**Exercise**
Repeat exactly what appears from the opening line of the listing to the line with "KNUCKLE_X = s.legrest_x + 11.5", inclusive.

**Information supplied**
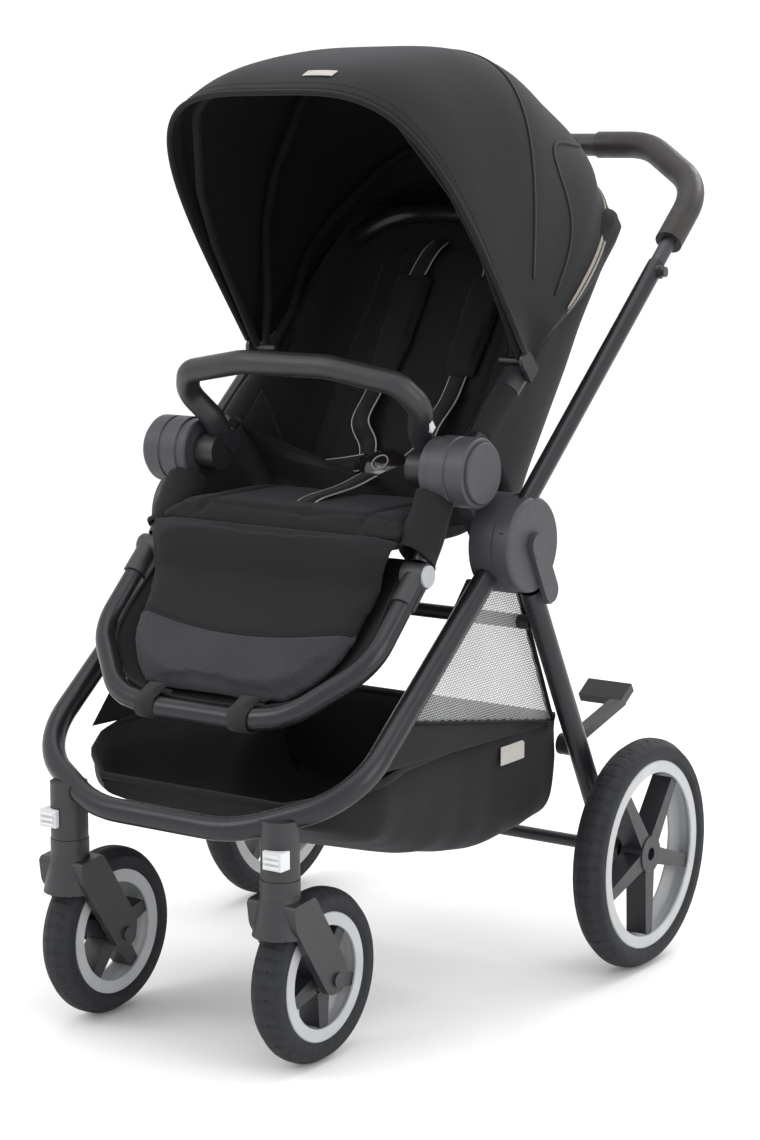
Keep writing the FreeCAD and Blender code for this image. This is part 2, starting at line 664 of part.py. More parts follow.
def seat_adapters():
    """Arms that drop from the drums and plug into the inner side of the hub housings."""
    arms = []
    inner = s.housing_inner_x - s.fit_gap
    run = math.hypot(s.drum_lead, s.drum_rise)
    down = (s.drum_lead / run, -s.drum_rise / run)
    angle = math.degrees(math.atan2(down[1], down[0]))
    for label, side in SIDES:
        web = block(f"adapter_web_{label}", (18, run, 34), at(side * (inner - 9), step(DRUM, down, run / 2)),
                    Rotation(Vector(1, 0, 0), angle))
        plug = across(f"adapter_plug_{label}", "17", HUB, side * (inner - 18), side * inner)
        drum = across(f"adapter_drum_{label}", "dims.drum / 2 + dims.fit_gap", DRUM,
                      side * (s.drum_inner_x - 5), side * (s.drum_outer_x + 5))
        arms.append(cut(f"adapter_{label}", fuse(f"adapter_whole_{label}", web, plug), drum))
    keep(group("seat_adapters", *arms))


KNUCKLE_R = 14.5
KNUCKLE_X = s.legrest_x + 11.5


def side_tubes():
    """Short tubes from the drums to the leg rest hinges."""
    tubes = []
    run = math.hypot(s.legrest_lead, s.legrest_drop)
    down = (-s.legrest_lead / run, -s.legrest_drop / run)
    start = step(DRUM, down, DRUM_R + s.fit_gap)
    end = step(DRUM, down, run - KNUCKLE_R - s.fit_gap)
    for label, side in SIDES:
        x = side * s.seat_tube_x
        tubes.append(tube(f"side_tube_{label}", "dims.seat_tube / 2", "dims.tube_wall",
                          at(x, start), at(x, end)))
    keep(group("seat_side_tubes", *tubes))


SEAT_TOP = DRUM[1] - 58
SEAT_FRONT = DRUM[0] - 90
SEAT_REAR = DRUM[0] + 117


def seat_base():
    length = SEAT_REAR - SEAT_FRONT
    outline = [(0, 0), (length, 0), (length, -s.pad_thickness), (0, -s.pad_thickness)]
    place = Placement(at(0, (SEAT_FRONT, SEAT_TOP)), Rotation())
    keep(pad("seat_base_pad", place, "YZ_Plane", outline, [12, 3, 3, 10], 2 * SEAT_HALF))
    buckle = block("buckle_body", (46, 62, 16), at(0, (SEAT_REAR - 34, SEAT_TOP + 8.6)))
    strap = block("buckle_strap", (26, 60, 4), at(0, (SEAT_REAR - 92, SEAT_TOP + 4.6)))
    keep(fuse("crotch_buckle", buckle, strap))


# ---------------------------------------------------------------- backrest
BACK_START = math.sqrt(DRUM_R ** 2 - (s.back_tube_offset - s.back_tube / 2) ** 2) + s.fit_gap
PAD_DIR = unit(s.back_pad_angle)
PAD_BACK = unit(s.back_pad_angle - 90)
PAD_FOOT = (DRUM[0] + 152, DRUM[1] - 59)


def backrest():
    place = slope(step(BACK_FOOT, BACK_DIR, BACK_START), BACK_DIR)
    run = s.back_tube_reach - BACK_START
    path = mirrored([(s.back_tube_x, 0), (s.back_tube_x, run)])
    keep(bent_tube("backrest_frame", place, path, [90, 90],
                   ["dims.back_tube / 2", "dims.back_tube / 2 - dims.tube_wall"]))
    outline = [(0, 0), (s.back_pad_length, 0), (s.back_pad_length, -s.pad_thickness), (0, -s.pad_thickness)]
    length = Vector(0, PAD_DIR[0], PAD_DIR[1])
    front = Vector(0, -PAD_BACK[0], -PAD_BACK[1])
    turn = Rotation(length, front, length.cross(front), "XYZ")
    keep(pad("backrest_pad", Placement(at(0, PAD_FOOT), turn), "XY_Plane", outline, [8, 10, 10, 8],
             2 * BACK_HALF))


def on_pad(x, run, lift):
    """Point above the front face of the back pad."""
    return at(x, step(step(PAD_FOOT, PAD_DIR, run), PAD_BACK, -lift))


def harness():
    """Shoulder straps with their pads, lying on the back pad."""
    turn = Rotation(Vector(1, 0, 0), s.back_pad_angle)
    pieces = []
    for label, side in SIDES:
        strap = block(f"strap_{label}", (26, 250, 2), on_pad(side * 55, 225, s.fit_gap + 1), turn)
        cushion = block(f"shoulder_{label}", (60, 150, 12), on_pad(side * 55, 220, s.fit_gap + 2 + 6), turn)
        pieces.append(fuse(f"harness_{label}", strap, cushion))
    keep(group("harness", *pieces))


# ---------------------------------------------------------------- leg rest
def legrest_loop(name, sections, start):
    place = slope(step(LEGREST_HINGE, LEGREST_DIR, start), LEGREST_DIR)
    reach = s.legrest_reach - start
    half = [(s.legrest_x, 0), (s.legrest_x, reach - 92), (120, reach - 12), (60, reach)]
    return bent_tube(name, place, mirrored(half), [85, 75, 60, 60, 75, 85], sections)


def legrest():
    walls = ["dims.legrest_tube / 2", "dims.legrest_tube / 2 - dims.tube_wall"]
    keep(legrest_loop("legrest_loop", walls, 16))
    collars = []
    for label, side in SIDES:
        knuckle = across(f"knuckle_{label}", str(KNUCKLE_R), LEGREST_HINGE, side * 174, side * KNUCKLE_X)
        sleeve = cylinder(f"sleeve_{label}", "dims.legrest_tube / 2 + 2.5",
                          at(side * s.legrest_x, step(LEGREST_HINGE, LEGREST_DIR, 6)),
                          at(side * s.legrest_x, step(LEGREST_HINGE, LEGREST_DIR, 44)))
        trim = across(f"sleeve_trim_{label}", "60", LEGREST_HINGE, side * 201.5, side * 215)
        room = legrest_loop(f"collar_room_{label}", ["dims.legrest_tube / 2 + dims.seat_gap"], 16)
        recess = across(f"collar_recess_{label}", "12.5 + dims.fit_gap", LEGREST_HINGE,
                        side * (KNUCKLE_X - 7), side * (KNUCKLE_X + 2))
        whole = fuse(f"collar_whole_{label}", knuckle, sleeve)
        tools = fuse(f"collar_tools_{label}", room, trim, recess)
        collars.append(cut(f"collar_{label}", whole, tools))
        keep(across(f"legrest_button_{label}", "12.5", LEGREST_HINGE, side * (KNUCKLE_X - 3.5),
                    side * (KNUCKLE_X + 3)))
    keep(group("legrest_collars", *collars))
    legrest_pad()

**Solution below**
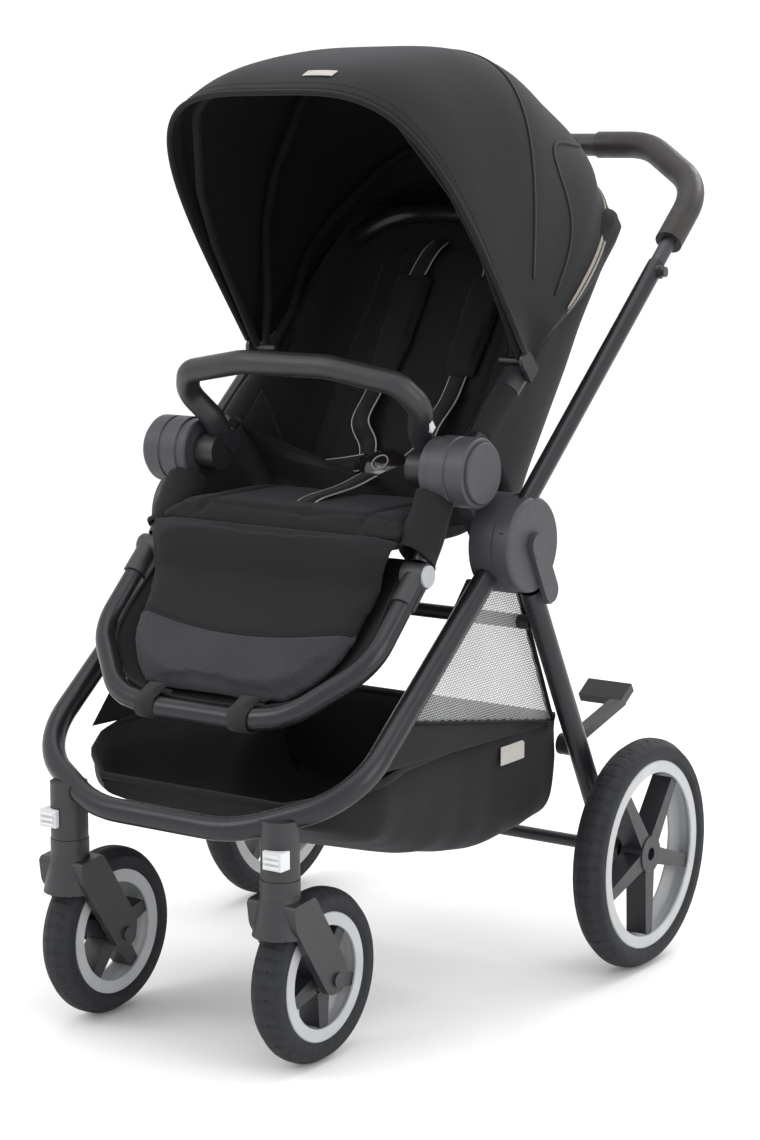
Keep writing the FreeCAD and Blender code for this image. This is part 2, starting at line 664 of part.py. More parts follow.
def seat_adapters():
    """Arms that drop from the drums and plug into the inner side of the hub housings."""
    arms = []
    inner = s.housing_inner_x - s.fit_gap
    run = math.hypot(s.drum_lead, s.drum_rise)
    down = (s.drum_lead / run, -s.drum_rise / run)
    angle = math.degrees(math.atan2(down[1], down[0]))
    for label, side in SIDES:
        web = block(f"adapter_web_{label}", (18, run, 34), at(side * (inner - 9), step(DRUM, down, run / 2)),
                    Rotation(Vector(1, 0, 0), angle))
        plug = across(f"adapter_plug_{label}", "17", HUB, side * (inner - 18), side * inner)
        drum = across(f"adapter_drum_{label}", "dims.drum / 2 + dims.fit_gap", DRUM,
                      side * (s.drum_inner_x - 5), side * (s.drum_outer_x + 5))
        arms.append(cut(f"adapter_{label}", fuse(f"adapter_whole_{label}", web, plug), drum))
    keep(group("seat_adapters", *arms))


KNUCKLE_R = 14.5
KNUCKLE_X = s.legrest_x + 11.5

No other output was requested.